-------- Information supplied
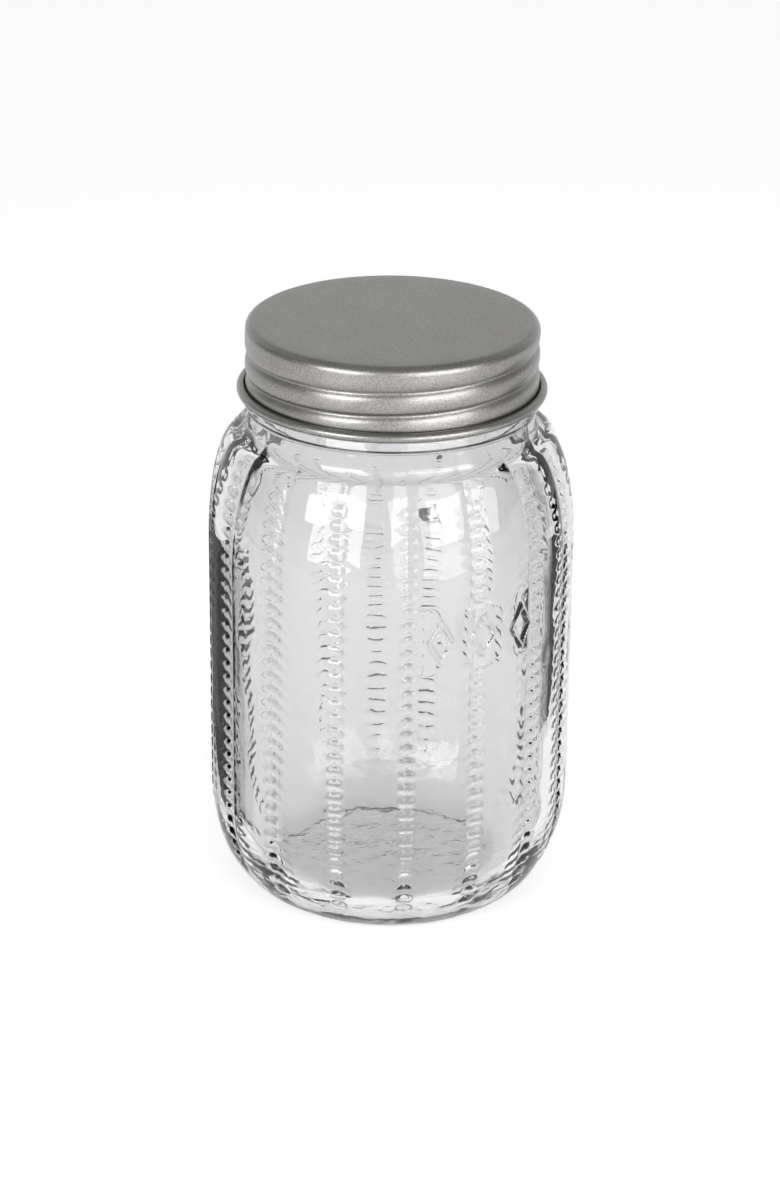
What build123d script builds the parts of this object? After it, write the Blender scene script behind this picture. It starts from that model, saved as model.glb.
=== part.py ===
"""Glass storage jar with a screw-on metal lid: jar, pressed lid and loose sealing disc.

Millimetres, +Z up. The origin is the centre of the base, on the surface the jar stands on.
The front of the jar faces -Y. Azimuths are degrees counted from the front towards +X.
"""
from build123d import *
from math import cos, radians, sin
import os

# ---- jar body ---------------------------------------------------------------------------
body_radius = 51.1           # over the crests of the lobes
heel_top_z = 32.0            # the straight wall starts here
shoulder_z = 104.0           # and ends here
base_radius = 32.1           # outer edge of the ring that the jar stands on
base_ring_width = 1.8
push_up = 1.6                # rise of the middle of the underside
neck_radius = 39.7           # bare neck below the collar
cove_radius = 2.9            # hollow between shoulder and neck
cove_top_z = 139.6
inner_radius = 47.3          # straight inside wall
floor_z = 7.4                # inside floor at its middle
floor_edge_z = 6.2
floor_radius = 34.5
inner_heel_top_z = 31.0
inner_shoulder_z = 103.0
mouth_radius = 34.9          # inside of the neck
inner_neck_z = 148.0         # the inside starts to widen here, in one slow curve
inner_neck_pull = 11.0       # how long that curve keeps the neck's direction
inner_shoulder_pull = 23.0   # and the wall's

# ---- lobes, ribs and emblem -------------------------------------------------------------
lobe_count = 16
valley_depth = 1.2
rib_azimuth = 5.7            # first rib; every valley holds one
rib_width = 5.0
rib_low_z = 5.5
rib_high_z = 133.5
rib_proud = 0.45             # over the plain shoulder and heel
rib_root = 1.5               # depth of its root in the wall
rib_limit_radius = 50.75     # limit of the ribs on the straight wall
emblem_azimuths = (15.5, 29.5, 43.5)
emblem_z = 94.0
emblem_height = 14.0
emblem_width = 8.0
emblem_radius = 51.6
emblem_root_radius = 48.5
emblem_opening = 0.6         # size of the opening in each lozenge, as a share of the lozenge

# ---- neck finish ------------------------------------------------------------------------
collar_radius = 40.6
collar_low_z = 144.8
collar_high_z = 147.2
finish_radius = 38.45        # neck between the threads
finish_low_z = 148.4
rim_rounding = 1.05
thread_pitch = 6.35
glass_thread_start = -540.0  # azimuth of its lower end, counted along the helix
glass_thread_end = -61.0
glass_thread_rise = 2.12     # its centre stands this far over the lid's groove
glass_crest_radius = 39.6
glass_crest_width = 1.6
glass_root_width = 3.8
glass_root_depth = 0.2       # root of the thread inside the neck

# ---- lid --------------------------------------------------------------------------------
lid_top_z = 168.0
lid_radius = 40.3
lid_corner = 2.4
sheet = 0.38
hem_radius = 42.6            # over the curled edge
hem_z = 148.95               # centre of the curl
hem_open_angle = 120.0       # the curl stops here, short of the skirt
groove_drop = 7.35           # centre of the rolled groove below the lid's top, at the front
groove_start = -500.0        # azimuth of its lower end, counted along the helix
groove_end = 290.0
groove_floor_radius = 39.2
groove_floor_width = 0.75
groove_top_radius = 40.9
groove_top_width = 3.7
ridge_crest_radius = 38.82   # the groove's other side, inside the lid
ridge_crest_width = 1.1
ridge_root_radius = 40.3
ridge_root_width = 3.66
ridge_overrun = 0.8          # degrees that the ridge runs past each end of the groove

# ---- sealing disc -----------------------------------------------------------------------
liner_radius = 38.0
liner_thickness = 1.2
liner_edge = 0.2
seat_gap = 0.05              # between lid, disc and rim, which press together in use

liner_top_z = lid_top_z - sheet - seat_gap
rim_z = liner_top_z - liner_thickness - seat_gap
lobe_angle = 360 / lobe_count
valley_radius = body_radius - valley_depth
right_azimuth = 90.0         # azimuth of +X, where a helix starts
cove_center_radius = neck_radius + cove_radius
shoulder_height = cove_top_z - cove_radius - shoulder_z


def at_azimuth(azimuth, radius, z=0.0):
    """Point at an azimuth, a distance from the axis and a height."""
    return (radius * sin(radians(azimuth)), -radius * cos(radians(azimuth)), z)


def upright_plane(azimuth):
    """Plane through the axis: its X points out at the azimuth and its Y is the jar's +Z."""
    return Plane(origin=(0, 0, 0), x_dir=at_azimuth(azimuth, 1), z_dir=at_azimuth(azimuth - 90, 1))


def groove_z(azimuth):
    """Height of the lid's groove where its helix passes an azimuth."""
    return lid_top_z - groove_drop + thread_pitch * azimuth / 360


def helix(azimuth_start, azimuth_end, rise, radius):
    """Right-handed helix that runs beside the lid's groove, a fixed rise over it."""
    height = groove_z(azimuth_end) - groove_z(azimuth_start)
    with BuildLine() as path:
        Helix(
            pitch=thread_pitch,
            height=height,
            radius=radius,
            center=(0, 0, groove_z(azimuth_start) + rise),
        )
    return path.line.rotate(Axis.Z, azimuth_start - right_azimuth)


def body_outline(outset):
    """Heel, wall and shoulder of the body as one curve, moved outwards by an outset."""
    heel = EllipticalCenterArc(
        center=(base_radius, heel_top_z),
        x_radius=body_radius - base_radius + outset,
        y_radius=heel_top_z + outset,
        start_angle=270,
        arc_size=90,
    )
    shoulder = EllipticalCenterArc(
        center=(cove_center_radius, shoulder_z),
        x_radius=body_radius - cove_center_radius + outset,
        y_radius=shoulder_height + outset,
        start_angle=0,
        arc_size=90,
    )
    Line(heel @ 1, shoulder @ 0)
    return heel @ 0, shoulder @ 1


def body_section(outset):
    """Edges round the solid half section of the plain body, moved outwards by an outset."""
    with BuildLine() as section:
        low, high = body_outline(outset)
        Polyline(high, (0, high.Y), (0, low.Y), low)
    return section.edges()


# ---- helper solids, which are not written out -------------------------------------------
with BuildPart() as lobed_column:
    with BuildSketch():
        with BuildLine():
            for i in range(lobe_count):
                valley = rib_azimuth + i * lobe_angle
                ThreePointArc(
                    at_azimuth(valley, valley_radius),
                    at_azimuth(valley + lobe_angle / 2, body_radius),
                    at_azimuth(valley + lobe_angle, valley_radius),
                )
        make_face()
    extrude(amount=lid_top_z)

rib_arc = rib_width / radians(1) / rib_limit_radius
with BuildPart() as rib:
    with BuildSketch(upright_plane(rib_azimuth - rib_arc / 2)):
        make_face(body_section(rib_proud))
        make_face(body_section(-rib_root), mode=Mode.SUBTRACT)
        with Locations((0, rib_low_z)):
            Rectangle(
                rib_limit_radius,
                rib_high_z - rib_low_z,
                align=(Align.MIN, Align.MIN),
                mode=Mode.INTERSECT,
            )
    revolve(axis=Axis.Z, revolution_arc=rib_arc)

with BuildPart() as emblem:
    for azimuth in emblem_azimuths:
        face_plane = Plane(
            origin=at_azimuth(azimuth, emblem_root_radius, emblem_z),
            x_dir=at_azimuth(azimuth + 90, 1),
            z_dir=at_azimuth(azimuth, 1),
        )
        with BuildSketch(face_plane):
            half_width, half_height = emblem_width / 2, emblem_height / 2
            lozenge = Polygon(
                (half_width, 0), (0, half_height), (-half_width, 0), (0, -half_height), align=None
            )
            add(scale(lozenge, by=emblem_opening, mode=Mode.PRIVATE), mode=Mode.SUBTRACT)
        extrude(amount=emblem_radius)
    Cylinder(
        emblem_radius, lid_top_z, align=(Align.CENTER, Align.CENTER, Align.MIN), mode=Mode.INTERSECT
    )


def thread_section(path, low_radius, low_width, high_radius, high_width):
    """Trapezoid across the start of a thread's helix: its X is radial, its Y runs along the axis."""
    radial = Vector((path @ 0).X, (path @ 0).Y, 0).normalized()
    center = (low_radius + high_radius) / 2
    with BuildSketch(Plane(origin=path @ 0, x_dir=radial, z_dir=path % 0)) as section:
        Polygon(
            (low_radius - center, -low_width / 2),
            (high_radius - center, -high_width / 2),
            (high_radius - center, high_width / 2),
            (low_radius - center, low_width / 2),
            align=None,
        )
    return section.sketch


glass_root_radius = finish_radius - glass_root_depth
glass_path = helix(
    glass_thread_start,
    glass_thread_end,
    glass_thread_rise,
    (glass_root_radius + glass_crest_radius) / 2,
)
with BuildPart() as glass_thread:
    glass_section = thread_section(
        glass_path, glass_root_radius, glass_root_width, glass_crest_radius, glass_crest_width
    )
    sweep(glass_section, path=glass_path, is_frenet=True)

# ---- glass jar --------------------------------------------------------------------------
with BuildPart() as glass_jar:
    with BuildSketch(Plane.XZ):
        with BuildLine():
            base_low, shoulder_high = body_outline(0)
            Polyline((0, push_up), (base_radius - base_ring_width, 0), base_low)
            cove = CenterArc((cove_center_radius, cove_top_z), cove_radius, 270, -90)
            Line(cove @ 1, (neck_radius, collar_low_z))
            collar = Polyline(
                (neck_radius, collar_low_z),
                (collar_radius, collar_low_z),
                (collar_radius, collar_high_z),
                (neck_radius, collar_high_z),
            )
            outer_rim = CenterArc(
                (finish_radius - rim_rounding, rim_z - rim_rounding), rim_rounding, 0, 90
            )
            Polyline(collar @ 1, (finish_radius, finish_low_z), outer_rim @ 0)
            inner_rim = CenterArc(
                (mouth_radius + rim_rounding, rim_z - rim_rounding), rim_rounding, 90, 90
            )
            Line(outer_rim @ 1, inner_rim @ 0)
            Line(inner_rim @ 1, (mouth_radius, inner_neck_z))
            inner_shoulder = Bezier(
                (mouth_radius, inner_neck_z),
                (mouth_radius, inner_neck_z - inner_neck_pull),
                (inner_radius, inner_shoulder_z + inner_shoulder_pull),
                (inner_radius, inner_shoulder_z),
            )
            inner_heel = EllipticalCenterArc(
                center=(floor_radius, inner_heel_top_z),
                x_radius=inner_radius - floor_radius,
                y_radius=inner_heel_top_z - floor_edge_z,
                start_angle=270,
                arc_size=90,
            )
            Line(inner_shoulder @ 1, inner_heel @ 1)
            Polyline(inner_heel @ 0, (0, floor_z), (0, push_up))
        make_face()
    revolve(axis=Axis.Z)
    add(lobed_column.part, mode=Mode.INTERSECT)
    with PolarLocations(0, lobe_count):
        add(rib.part)
    add(emblem.part)
    add(glass_thread.part)

# ---- lid: one pressed sheet with a rolled thread and a curled edge ------------------------
curl_outer = (hem_radius - lid_radius + sheet) / 2
curl_inner = curl_outer - sheet
curl_center = (hem_radius - curl_outer, hem_z)
corner_center = (lid_radius - lid_corner, lid_top_z - lid_corner)
curl_sweep = 180 + hem_open_angle

with BuildPart() as lid_core:
    with BuildSketch(Plane.XZ):
        with BuildLine():
            corner = CenterArc(corner_center, lid_corner - sheet / 2, 0, 90)
            Polyline(corner @ 1, (0, (corner @ 1).Y), (0, hem_z), ((corner @ 0).X, hem_z), corner @ 0)
        make_face()
    revolve(axis=Axis.Z)

ridge_path = helix(
    groove_start - ridge_overrun,
    groove_end + ridge_overrun,
    0,
    (ridge_crest_radius + ridge_root_radius) / 2,
)
with BuildPart() as lid_ridge:
    ridge_section = thread_section(
        ridge_path, ridge_crest_radius, ridge_crest_width, ridge_root_radius, ridge_root_width
    )
    sweep(ridge_section, path=ridge_path, is_frenet=True)
    add(lid_core.part, mode=Mode.INTERSECT)

groove_path = helix(groove_start, groove_end, 0, (groove_floor_radius + groove_top_radius) / 2)
with BuildPart() as lid_groove:
    groove_section = thread_section(
        groove_path, groove_floor_radius, groove_floor_width, groove_top_radius, groove_top_width
    )
    sweep(groove_section, path=groove_path, is_frenet=True)

with BuildPart() as lid_shell:
    with BuildSketch(Plane.XZ):
        with BuildLine():
            outer_corner = CenterArc(corner_center, lid_corner, 90, -90)
            Line((0, lid_top_z), outer_corner @ 0)
            inside_curl = CenterArc(curl_center, curl_inner, 180, curl_sweep)
            Line(outer_corner @ 1, inside_curl @ 0)
            outside_curl = CenterArc(curl_center, curl_outer, 180 + curl_sweep, -curl_sweep)
            Line(inside_curl @ 1, outside_curl @ 0)
            inner_corner = CenterArc(corner_center, lid_corner - sheet, 0, 90)
            Line(outside_curl @ 1, inner_corner @ 0)
            Polyline(inner_corner @ 1, (0, lid_top_z - sheet), (0, lid_top_z))
        make_face()
    revolve(axis=Axis.Z)
    add(lid_ridge.part)
    add(lid_groove.part, mode=Mode.SUBTRACT)

# ---- loose sealing disc inside the lid --------------------------------------------------
with BuildPart() as lid_liner:
    with BuildSketch(Plane.XY.offset(liner_top_z - liner_thickness)):
        Circle(liner_radius)
    extrude(amount=liner_thickness)
    chamfer(lid_liner.edges(), length=liner_edge)

os.makedirs("parts", exist_ok=True)
glass_jar.part.label = "glass_jar"
export_step(glass_jar.part, "parts/glass_jar.step")
lid_shell.part.label = "lid_shell"
export_step(lid_shell.part, "parts/lid_shell.step")
lid_liner.part.label = "lid_liner"
export_step(lid_liner.part, "parts/lid_liner.step")
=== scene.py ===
"""Looks of the ribbed glass storage jar: pressed glass, satin metal lid, foam disc, studio.

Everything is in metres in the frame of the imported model: +Z up, front towards -Y.
Azimuths are degrees counted from the front towards +X, as in the part's own source.
"""

from math import ceil, cos, pi, radians, sin

import bpy
import numpy as np
from mathutils import Matrix, Vector


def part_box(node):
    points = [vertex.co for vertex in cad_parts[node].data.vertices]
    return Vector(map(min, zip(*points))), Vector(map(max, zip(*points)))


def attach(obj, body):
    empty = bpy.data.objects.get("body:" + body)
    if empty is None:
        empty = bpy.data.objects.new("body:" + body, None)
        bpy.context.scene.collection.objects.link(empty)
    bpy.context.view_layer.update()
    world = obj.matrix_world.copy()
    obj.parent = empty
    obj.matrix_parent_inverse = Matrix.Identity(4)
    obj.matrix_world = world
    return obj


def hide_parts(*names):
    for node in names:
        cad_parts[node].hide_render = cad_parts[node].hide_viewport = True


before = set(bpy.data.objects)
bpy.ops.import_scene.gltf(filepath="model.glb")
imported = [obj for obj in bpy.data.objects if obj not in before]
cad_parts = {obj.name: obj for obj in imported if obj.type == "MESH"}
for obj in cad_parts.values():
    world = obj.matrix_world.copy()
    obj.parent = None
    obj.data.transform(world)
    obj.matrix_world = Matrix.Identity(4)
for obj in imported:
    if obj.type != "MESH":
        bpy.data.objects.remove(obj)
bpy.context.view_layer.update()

# ---- sizes read from the frame ----------------------------------------------------------
_, jar_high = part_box("glass_jar")
_, lid_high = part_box("lid_shell")
liner_low, liner_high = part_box("lid_liner")
RIM_Z = jar_high.z
LID_TOP_Z = lid_high.z
HEM_RADIUS = lid_high.x
LINER_RADIUS = liner_high.x
LINER_LOW_Z = liner_low.z
LINER_TOP_Z = liner_high.z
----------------
Extract exactly the leading lines of the data, stopping at and including the line with "inner_shoulder_pull = 23.0".

§ **Output of the exercise**:
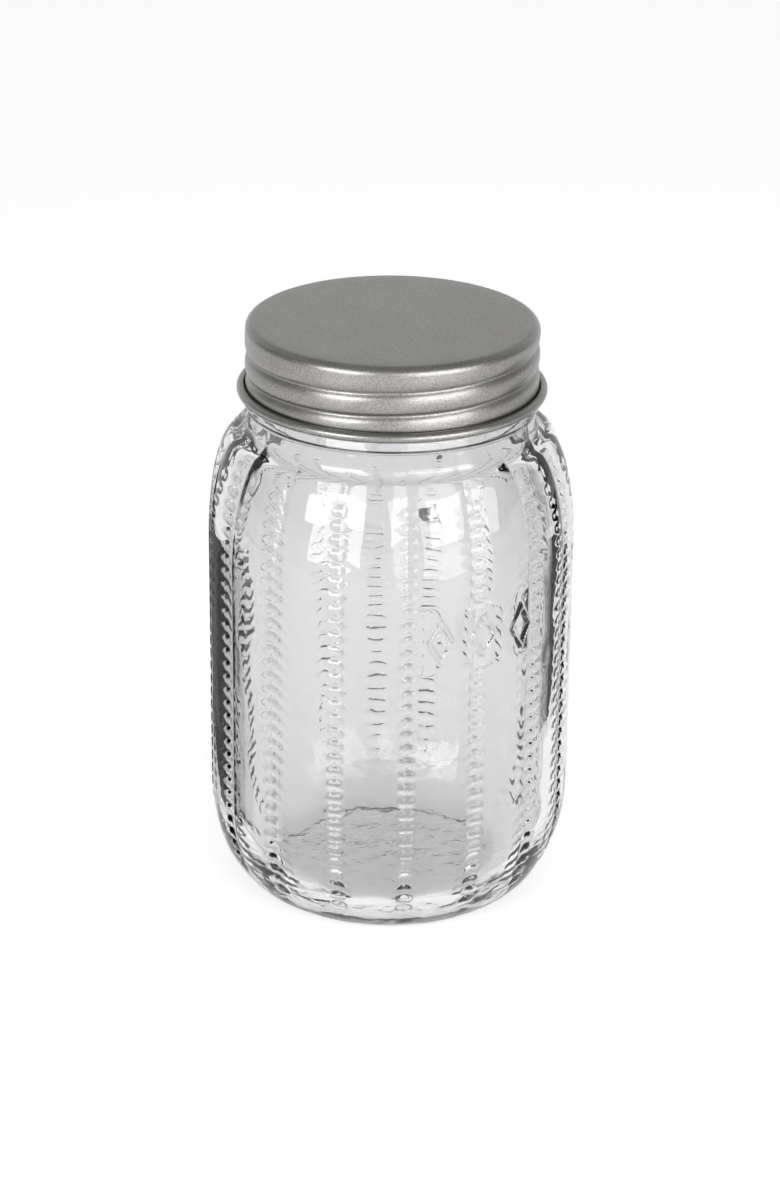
What build123d script builds the parts of this object? After it, write the Blender scene script behind this picture. It starts from that model, saved as model.glb.
=== part.py ===
"""Glass storage jar with a screw-on metal lid: jar, pressed lid and loose sealing disc.

Millimetres, +Z up. The origin is the centre of the base, on the surface the jar stands on.
The front of the jar faces -Y. Azimuths are degrees counted from the front towards +X.
"""
from build123d import *
from math import cos, radians, sin
import os

# ---- jar body ---------------------------------------------------------------------------
body_radius = 51.1           # over the crests of the lobes
heel_top_z = 32.0            # the straight wall starts here
shoulder_z = 104.0           # and ends here
base_radius = 32.1           # outer edge of the ring that the jar stands on
base_ring_width = 1.8
push_up = 1.6                # rise of the middle of the underside
neck_radius = 39.7           # bare neck below the collar
cove_radius = 2.9            # hollow between shoulder and neck
cove_top_z = 139.6
inner_radius = 47.3          # straight inside wall
floor_z = 7.4                # inside floor at its middle
floor_edge_z = 6.2
floor_radius = 34.5
inner_heel_top_z = 31.0
inner_shoulder_z = 103.0
mouth_radius = 34.9          # inside of the neck
inner_neck_z = 148.0         # the inside starts to widen here, in one slow curve
inner_neck_pull = 11.0       # how long that curve keeps the neck's direction
inner_shoulder_pull = 23.0   # and the wall's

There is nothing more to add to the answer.